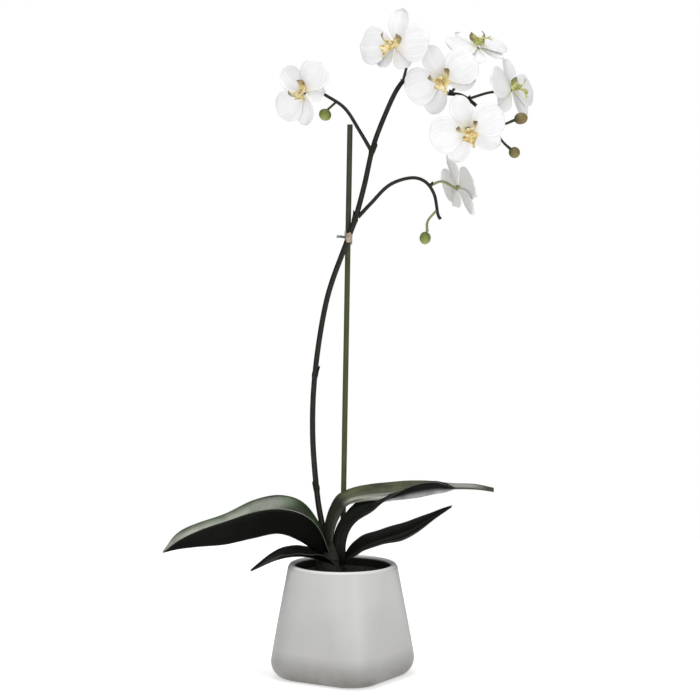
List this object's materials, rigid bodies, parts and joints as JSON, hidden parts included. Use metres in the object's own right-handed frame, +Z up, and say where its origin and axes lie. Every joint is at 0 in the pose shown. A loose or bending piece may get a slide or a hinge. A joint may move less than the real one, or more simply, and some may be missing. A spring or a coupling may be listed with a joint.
{
  "type": "potted orchid",
  "caption": "Moth orchid in a square-footed ceramic pot: arching leaves, a staked and branched spike of white flowers and closed buds.",
  "frame": {"origin": "centre of the pot's flat base, on the surface it stands on", "axes": "+Z up along the pot's axis; -Y towards the front the flowers face; +X towards the side the spike arches to"},
  "size_m": [0.4089, 0.1594, 0.7373],
  "materials": {
    "pot": "pale warm grey satin glaze",
    "potting_mix": "dark bark and fibre mix, matt",
    "crown": "dark green plant stem, satin",
    "leaf": "leathery dark green leaf with a gloss, near-black below",
    "stake": "olive green stained thin cane, satin",
    "tie": "pale beige soft tape, matt",
    "stem": "very dark green flower stem, satin",
    "green_bud": "yellow-green closed bud, satin",
    "brown_bud": "olive-brown closed bud, satin",
    "tepal": "white petal, soft satin, translucent",
    "lip": "yellow lip with brown marks, satin"
  },
  "bodies": {
    "root": {"pot": "pot", "potting_mix": "potting_mix", "crown": "crown", "leaf_left_large": "leaf", "leaf_left_small": "leaf", "leaf_right_long": "leaf", "leaf_right_middle": "leaf", "leaf_right_low": "leaf", "stake": "stake", "tie": "tie", "flower_spike": "stem", "left_branch": "stem", "right_branch": "stem", "bud_left": "green_bud", "bud_low": "green_bud", "bud_right_upper": "brown_bud", "bud_right_lower": "brown_bud", "flower_1_sepal_top": "tepal", "flower_1_sepal_left": "tepal", "flower_1_sepal_right": "tepal", "flower_1_petal_left": "tepal", "flower_1_petal_right": "tepal", "flower_1_lip": "lip", "flower_2_sepal_top": "tepal", "flower_2_sepal_left": "tepal", "flower_2_sepal_right": "tepal", "flower_2_petal_left": "tepal", "flower_2_petal_right": "tepal", "flower_2_lip": "lip", "flower_3_sepal_top": "tepal", "flower_3_sepal_left": "tepal", "flower_3_sepal_right": "tepal", "flower_3_petal_left": "tepal", "flower_3_petal_right": "tepal", "flower_3_lip": "lip", "flower_4_sepal_top": "tepal", "flower_4_sepal_left": "tepal", "flower_4_sepal_right": "tepal", "flower_4_petal_left": "tepal", "flower_4_petal_right": "tepal", "flower_4_lip": "lip", "flower_5_sepal_top": "tepal", "flower_5_sepal_left": "tepal", "flower_5_sepal_right": "tepal", "flower_5_petal_left": "tepal", "flower_5_petal_right": "tepal", "flower_5_lip": "lip", "flower_6_sepal_top": "tepal", "flower_6_sepal_left": "tepal", "flower_6_sepal_right": "tepal", "flower_6_petal_left": "tepal", "flower_6_petal_right": "tepal", "flower_6_lip": "lip", "flower_7_sepal_top": "tepal", "flower_7_sepal_left": "tepal", "flower_7_sepal_right": "tepal", "flower_7_petal_left": "tepal", "flower_7_petal_right": "tepal", "flower_7_lip": "lip"}
  },
  "joints": []
}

-*-*-

# WHAT IS ASKED
Print the whole listing again, exactly.

# RESPONSE
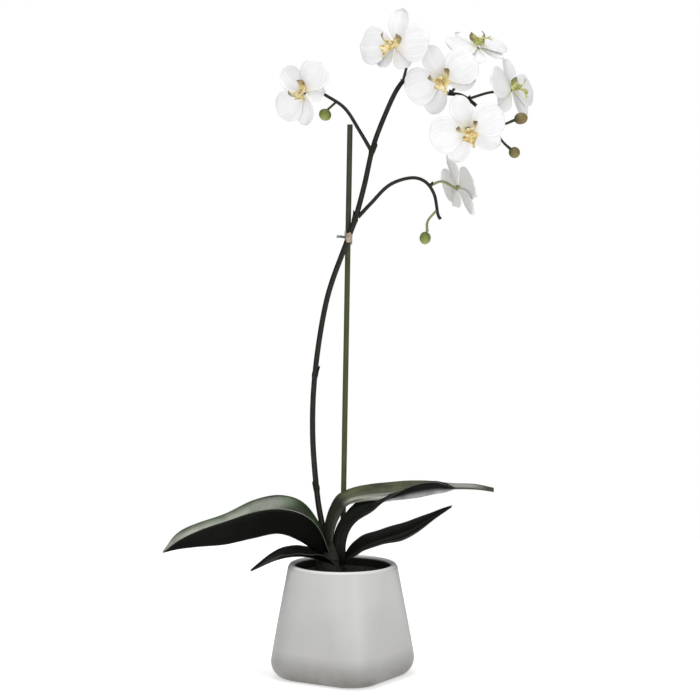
List this object's materials, rigid bodies, parts and joints as JSON, hidden parts included. Use metres in the object's own right-handed frame, +Z up, and say where its origin and axes lie. Every joint is at 0 in the pose shown. A loose or bending piece may get a slide or a hinge. A joint may move less than the real one, or more simply, and some may be missing. A spring or a coupling may be listed with a joint.
{
  "type": "potted orchid",
  "caption": "Moth orchid in a square-footed ceramic pot: arching leaves, a staked and branched spike of white flowers and closed buds.",
  "frame": {"origin": "centre of the pot's flat base, on the surface it stands on", "axes": "+Z up along the pot's axis; -Y towards the front the flowers face; +X towards the side the spike arches to"},
  "size_m": [0.4089, 0.1594, 0.7373],
  "materials": {
    "pot": "pale warm grey satin glaze",
    "potting_mix": "dark bark and fibre mix, matt",
    "crown": "dark green plant stem, satin",
    "leaf": "leathery dark green leaf with a gloss, near-black below",
    "stake": "olive green stained thin cane, satin",
    "tie": "pale beige soft tape, matt",
    "stem": "very dark green flower stem, satin",
    "green_bud": "yellow-green closed bud, satin",
    "brown_bud": "olive-brown closed bud, satin",
    "tepal": "white petal, soft satin, translucent",
    "lip": "yellow lip with brown marks, satin"
  },
  "bodies": {
    "root": {"pot": "pot", "potting_mix": "potting_mix", "crown": "crown", "leaf_left_large": "leaf", "leaf_left_small": "leaf", "leaf_right_long": "leaf", "leaf_right_middle": "leaf", "leaf_right_low": "leaf", "stake": "stake", "tie": "tie", "flower_spike": "stem", "left_branch": "stem", "right_branch": "stem", "bud_left": "green_bud", "bud_low": "green_bud", "bud_right_upper": "brown_bud", "bud_right_lower": "brown_bud", "flower_1_sepal_top": "tepal", "flower_1_sepal_left": "tepal", "flower_1_sepal_right": "tepal", "flower_1_petal_left": "tepal", "flower_1_petal_right": "tepal", "flower_1_lip": "lip", "flower_2_sepal_top": "tepal", "flower_2_sepal_left": "tepal", "flower_2_sepal_right": "tepal", "flower_2_petal_left": "tepal", "flower_2_petal_right": "tepal", "flower_2_lip": "lip", "flower_3_sepal_top": "tepal", "flower_3_sepal_left": "tepal", "flower_3_sepal_right": "tepal", "flower_3_petal_left": "tepal", "flower_3_petal_right": "tepal", "flower_3_lip": "lip", "flower_4_sepal_top": "tepal", "flower_4_sepal_left": "tepal", "flower_4_sepal_right": "tepal", "flower_4_petal_left": "tepal", "flower_4_petal_right": "tepal", "flower_4_lip": "lip", "flower_5_sepal_top": "tepal", "flower_5_sepal_left": "tepal", "flower_5_sepal_right": "tepal", "flower_5_petal_left": "tepal", "flower_5_petal_right": "tepal", "flower_5_lip": "lip", "flower_6_sepal_top": "tepal", "flower_6_sepal_left": "tepal", "flower_6_sepal_right": "tepal", "flower_6_petal_left": "tepal", "flower_6_petal_right": "tepal", "flower_6_lip": "lip", "flower_7_sepal_top": "tepal", "flower_7_sepal_left": "tepal", "flower_7_sepal_right": "tepal", "flower_7_petal_left": "tepal", "flower_7_petal_right": "tepal", "flower_7_lip": "lip"}
  },
  "joints": []
}